What core challenges do you see for the adoption of the Paris Agreement and for sustainable development in general?
Some governments still prioritize short-term gains over long-term sustainability. The hope is that as more and more people realize that inaction has become too risky and costly, governments will come forward.
Governments must be realistic, acknowledging that tackling climate change is a fundamental prerequisite for economic progress. The climate has changed, and it has made impacts everywhere. Simply put, we cannot have sustainable development, let alone growth, if we do not take climate action now.
There are too many, not too few examples. Least developed countries like Chad are experiencing repeated and alternating floods and droughts, which make it impossible to build an economy; even middle-income small island countries are now indebted because of the impacts of extreme climate events…And we are only seeing the beginning of extreme climate impacts!
And G20 countries have a chance. They should send a strong signal to the world that climate action is not a trade-off between development and environmental protection.
How can China best contribute to a successful COP 28—and to other international climate forums?
We need global powers like China to be the torchbearers of global climate action, and we need that role more than ever. China can show the way by reaffirming its commitment to sustainable growth and ambitious climate action.
Ahead of COP 30, China can play an especially powerful role by teaming up with Brazil, the Presidency, to advocate for restoring nature, preventing deforestation, and protecting the ocean as integral elements of the climate talks.

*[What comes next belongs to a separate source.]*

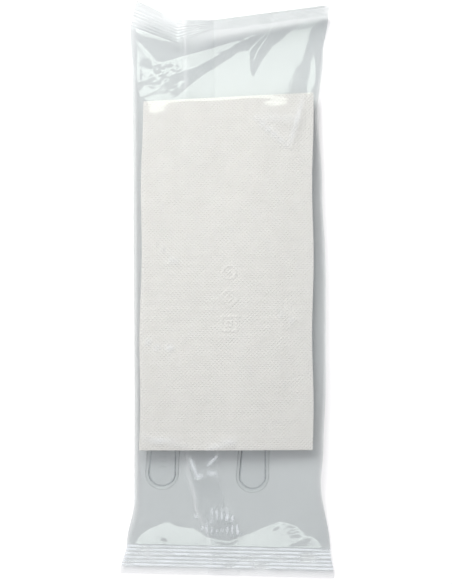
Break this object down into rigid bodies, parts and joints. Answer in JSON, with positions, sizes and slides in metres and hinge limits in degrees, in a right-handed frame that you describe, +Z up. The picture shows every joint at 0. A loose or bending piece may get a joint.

China can also make a difference by actively participating in the multilateral financial system, including the International Monetary Fund, World Bank, and its own initiatives, such as the Asian Infrastructure Investment Bank and the Silk Road Fund. These institutions should be at the forefront of supporting the Global South in climate action, nature protection, and sustainable development.
“I have been involved with CCICED for almost 15 or 20 years. It has been precious in linking local and global perspectives, addressing crucial topics such as trade and value chains. Other countries are now trying to emulate the innovative CCICED model – this is something we should promote!”
You mentioned the Global South—what recommendations do you have for China’s engagement with developing countries with respect to climate change?
China can support the green transition of developing countries and the Global South via the efforts to green the Belt and Road Initiative (BRI). China’s strong trade and investment relations with developing countries also put it in a good position to incentivize them to avoid deforestation, accelerate clean energy and green industries, and develop sound mining management.
China can engage in open discussions with developing countries where it’s a significant investor or lender. The focus should be on demonstrating how long-term development pathways can be designed to consider nature conservation and climate action, highlighting the concept of “Ecological Civilization” that China advocates for itself. Presenting scientific evidence of the immediate consequences of climate change, such as lower yields in food production, can be compelling for these nations.
Promoting a different type of discussion that empowers developing countries to own their sustainable development strategies and understand the risks of neglecting nature and climate is likely to lead to better outcomes on both economic growth and environmental protection.
What are the priorities of the European Climate Foundation (ECF) leading up to COP 28 and beyond?
The ECF has two primary priorities. First, we aim to strengthen the implementation of the European Green Deal at the regional, national, and local levels, including potential new EU members like Ukraine and the Western Balkans. This involves advocating for climate change action and mobilizing support across all levels of governance in Europe.
The second priority is to prevent the Paris Agreement from being undermined by tactics that delay or dilute climate action. The ECF promotes accountability among all stakeholders, including governments, financial institutions, private banks, and companies. We emphasize the importance of being truthful in commitments to achieve net-zero emissions by 2050.
In particular, I am concerned about quick technological fixes, such as carbon capture and storage, carbon removal, and even more so, solar radiation management, as a substitute for transforming the economy to meet climate goals. We must stay true to the spirit of the Paris Agreement and take genuine, substantial actions rather than symbolic gestures.
Nature, climate, trade, and green technology are important topics of CCICED’s Special Policy Studies (SPS). How can CCICED’s research support international efforts in each of these areas?
We now have a good sense of decarbonization endeavours in the main economic sectors, thanks to the Intergovernmental Panel on Climate Change and the International Energy Agency. Yet, we face new challenges in linking nature conservation with climate action. On top of that, we must enhance our capacity for climate resilience, as we are merely starting to witness the disastrous climate impacts on society, from food security to water accessibility.
Anchoring these critical emerging global challenges—and the main international processes to tackle these challenges—in the SPS research groups could be impactful. We could have a work program that is closely linked to these discussions, providing research and a space for dialogue. And the outcomes of the different working groups should be promoted in various formats on the global scene.
Beyond this idea, how do you see CCICED’s role in international sustainability and development in the years to come?
I have been involved with CCICED for almost 15 or 20 years. It is an open platform for discussions between Chinese leaders, experts, and international participants on global environmental and development issues. It has been precious in linking local and global perspectives, addressing crucial topics such as trade and value chains.
Moving forward, CCICED can have a crucial role in strengthening the relationship between nature conservation and climate change action—advocating for nature restoration, protection, and enhancement as fundamental elements of climate action. With its dialogues, CCICED can also lead the implementation of commitments on finance and renewable energy targets.
Other countries are now trying to emulate the innovative CCICED model—I think this is something we should promote!